▶ **Task to carry out**:
Your task is to copy the material exactly.

▶ **Data**:

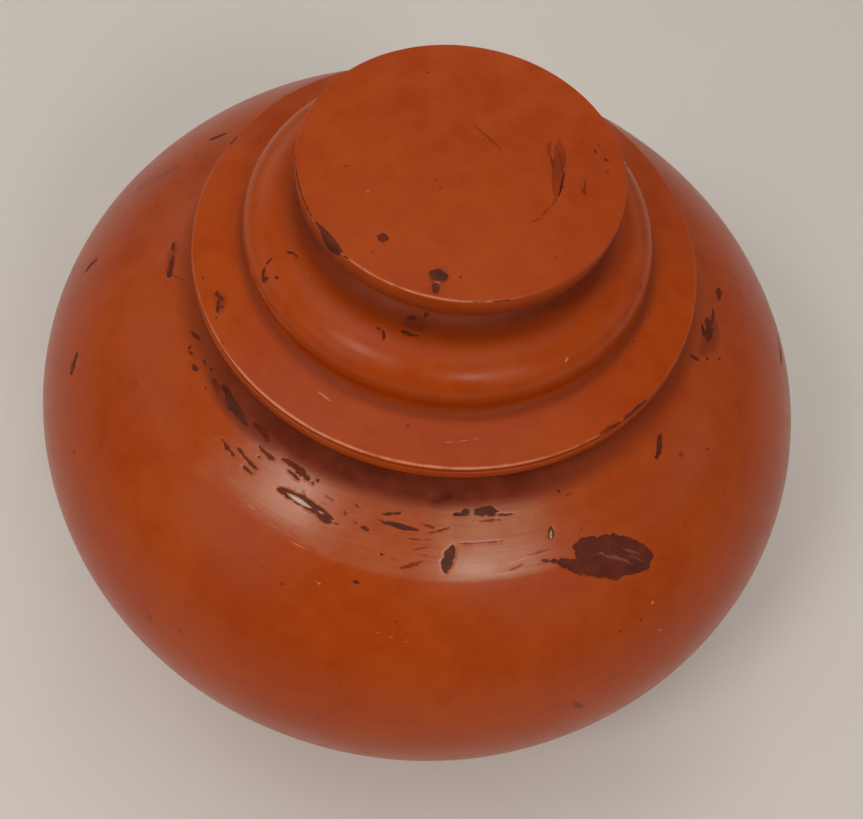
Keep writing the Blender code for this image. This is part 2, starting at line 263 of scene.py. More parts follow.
TOP_SCRATCHES = [(-20.4, -13, -20, -13.4, 0.6), (-2, -34.7, 0.1, -34.9, 0.45)]

# Broken stretches of the knob's edge: azimuths of both ends, reach in over the top, and reach down the side
EDGE_BREAKS = [
    (-141.5, -125, 1.5, 0.8), (-137, -126, 0.8, 3.6), (-174, -139, 0.45, 0), (-127, -116, 0.3, 0.4),
    (-79, -75, 0, 0.5), (-73, -65.5, 0, 0.7),
]


# ---------------- outlines

FINE = 0.04 * MM  # spacing of the samples that an outline is smoothed on
LINE_STEP = 0.1 * MM  # spacing of the points of a measured line
FLUSH = 0.0  # no rounding, where two pieces meet in one surface
JAR_ZERO = 60 * MM  # radius where distances down the jar start


def arc(centre, semi, start, end, steps=120):
    """Points of an ellipse stretch in the (radius, height) plane; angles in degrees from +radius."""
    angles = [math.radians(start + (end - start) * i / steps) for i in range(steps + 1)]
    return [(centre[0] + semi[0] * math.cos(a), centre[1] + semi[1] * math.sin(a)) for a in angles]


def shoulder(start_radius, end_radius, inset=0.0):
    """Shoulder between two radii, on the outer surface or inset from it."""
    semi = (BELLY_RADIUS - inset, SHOULDER_RISE - inset)
    angles = [math.degrees(math.acos(radius / semi[0])) for radius in (start_radius, end_radius)]
    return arc((0.0, BELLY_HEIGHT), semi, *angles)


def lower_belly(start_height, end_height, inset=0.0):
    """Lower half of the belly between two heights, on the outer surface or inset from it."""
    semi = (BELLY_RADIUS - inset, LOWER_DROP - inset)
    heights = (start_height - BELLY_HEIGHT, end_height - BELLY_HEIGHT)
    return arc((0.0, BELLY_HEIGHT), semi, *[math.degrees(math.asin(height / semi[1])) for height in heights])


def top_at(radius):
    """Height of the shoulder's outer surface."""
    return BELLY_HEIGHT + SHOULDER_RISE * math.sqrt(1 - (radius / BELLY_RADIUS) ** 2)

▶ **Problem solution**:
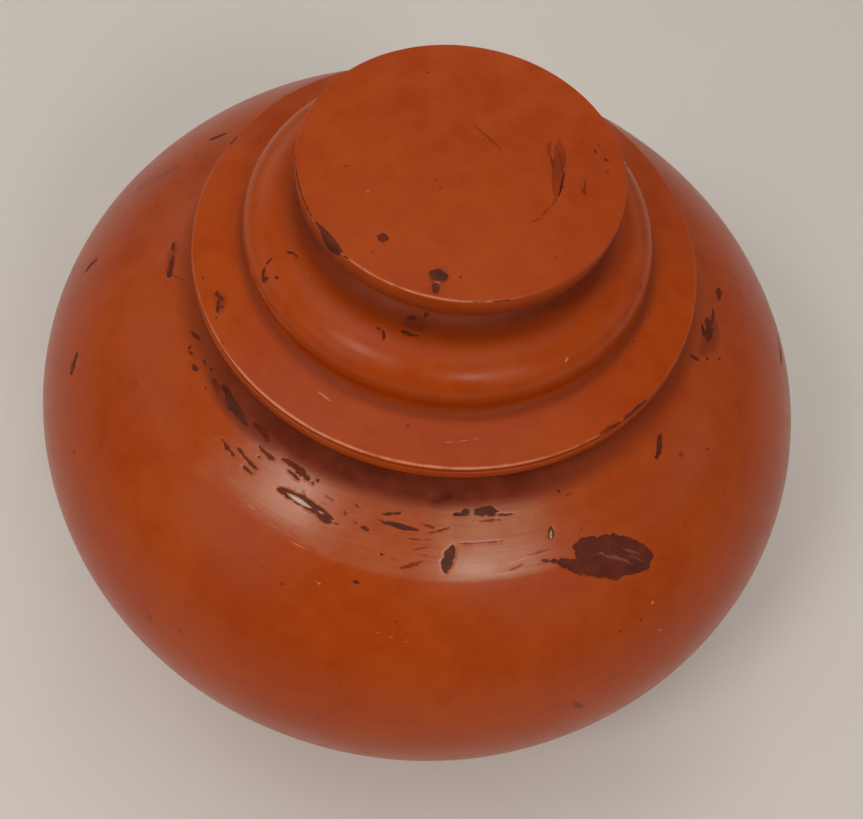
Keep writing the Blender code for this image. This is part 2, starting at line 263 of scene.py. More parts follow.
TOP_SCRATCHES = [(-20.4, -13, -20, -13.4, 0.6), (-2, -34.7, 0.1, -34.9, 0.45)]

# Broken stretches of the knob's edge: azimuths of both ends, reach in over the top, and reach down the side
EDGE_BREAKS = [
    (-141.5, -125, 1.5, 0.8), (-137, -126, 0.8, 3.6), (-174, -139, 0.45, 0), (-127, -116, 0.3, 0.4),
    (-79, -75, 0, 0.5), (-73, -65.5, 0, 0.7),
]


# ---------------- outlines

FINE = 0.04 * MM  # spacing of the samples that an outline is smoothed on
LINE_STEP = 0.1 * MM  # spacing of the points of a measured line
FLUSH = 0.0  # no rounding, where two pieces meet in one surface
JAR_ZERO = 60 * MM  # radius where distances down the jar start


def arc(centre, semi, start, end, steps=120):
    """Points of an ellipse stretch in the (radius, height) plane; angles in degrees from +radius."""
    angles = [math.radians(start + (end - start) * i / steps) for i in range(steps + 1)]
    return [(centre[0] + semi[0] * math.cos(a), centre[1] + semi[1] * math.sin(a)) for a in angles]


def shoulder(start_radius, end_radius, inset=0.0):
    """Shoulder between two radii, on the outer surface or inset from it."""
    semi = (BELLY_RADIUS - inset, SHOULDER_RISE - inset)
    angles = [math.degrees(math.acos(radius / semi[0])) for radius in (start_radius, end_radius)]
    return arc((0.0, BELLY_HEIGHT), semi, *angles)


def lower_belly(start_height, end_height, inset=0.0):
    """Lower half of the belly between two heights, on the outer surface or inset from it."""
    semi = (BELLY_RADIUS - inset, LOWER_DROP - inset)
    heights = (start_height - BELLY_HEIGHT, end_height - BELLY_HEIGHT)
    return arc((0.0, BELLY_HEIGHT), semi, *[math.degrees(math.asin(height / semi[1])) for height in heights])


def top_at(radius):
    """Height of the shoulder's outer surface."""
    return BELLY_HEIGHT + SHOULDER_RISE * math.sqrt(1 - (radius / BELLY_RADIUS) ** 2)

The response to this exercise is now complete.